Now I get it--he was always in it for the "long haul":
Citing History, Bush Suggests His Policies Will One Day Be Vindicated
http://www.washingtonpost.com/wp-dyn/content/article/2008/06/08/AR200806...By Dan Eggen
Washington Post Staff Writer
Monday, June 9, 2008; A03...(President Bush envisions) a distant future in which Iraq is a tranquil democracy, Palestinians live peaceably alongside Israelis and terrorism is a tactic of the past.
...White House aides say Bush, who majored in history at Yale, likes to emphasize historical comparisons because they are easy for the public to understand and illustrate in dramatic fashion how differently future generations may come to view him.
Unfortunately for the president, many historians have already reached a conclusion. In an informal survey of scholars this spring, just two out of 109 historians said Bush would be judged a success; a majority deemed him the "worst president ever."
...White House officials dispute any link between Bush's recent emphasis on history and his disapproval rating, which is now the highest of any president since Gallup began asking the question in the 1930s.
...Earlier in his presidency, Bush shrugged off questions about his long-term legacy. When Washington Post reporter Bob Woodward asked him in December 2003 how history would judge the Iraq war, Bush responded: "History. We don't know. We'll all be dead."
A week before his address at the Air Force Academy, Bush told paratroopers at Fort Bragg, N.C., that "when the history books are written . . . they will show that freedom prevailed." And during his May trip to the Middle East, Bush told Arab leaders: "Just imagine what this region could look like in 60 years."
We now take you forward in time to the year 2068, to an international historical symposium.
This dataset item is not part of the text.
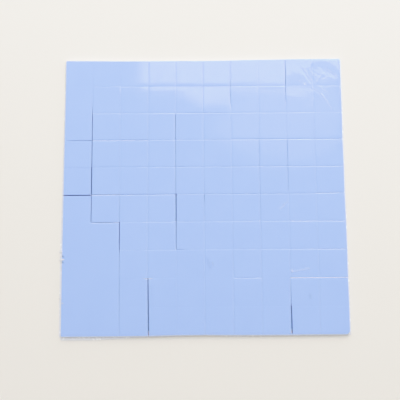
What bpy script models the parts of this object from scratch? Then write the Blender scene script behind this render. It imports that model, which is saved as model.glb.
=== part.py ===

The title of the roundtable discussion is: “The Presidency of George W. Bush: Those Were Fine Times, Indeed.”)
Professor Zontar, Historian Emeritus of the Ted Haggard School of Ethics: Thank you, Mr. Chairman. Let’s begin with the common ground, let’s begin by acknowledging an historical fact that all members of the panel, however different their perspectives, can agree on—that George W. Bush was certainly the finest president in the history of the New American Empire.
(Omnes: cries of “Hear, hear!” “You go, girlfriend!”)
Zontar: Thank you. Having said that, we can move on to areas of legitimate and permissible disagreement without worrying about monitoring of our remarks by the Domestic Loyalty Police, who are honoring us today with their presence at this conference.
(Applause for the Domestic Loyalty Police, cries of “Glad to have you here, comrades in the ongoing struggle against terror!” “Surveillance is security!”)
Zontar: Professor QX32-R, of the Cheney Institute for Moral Absolutes—first question goes to you. Why was it that so many Americans of his day did not rate Bush the Second as a great president?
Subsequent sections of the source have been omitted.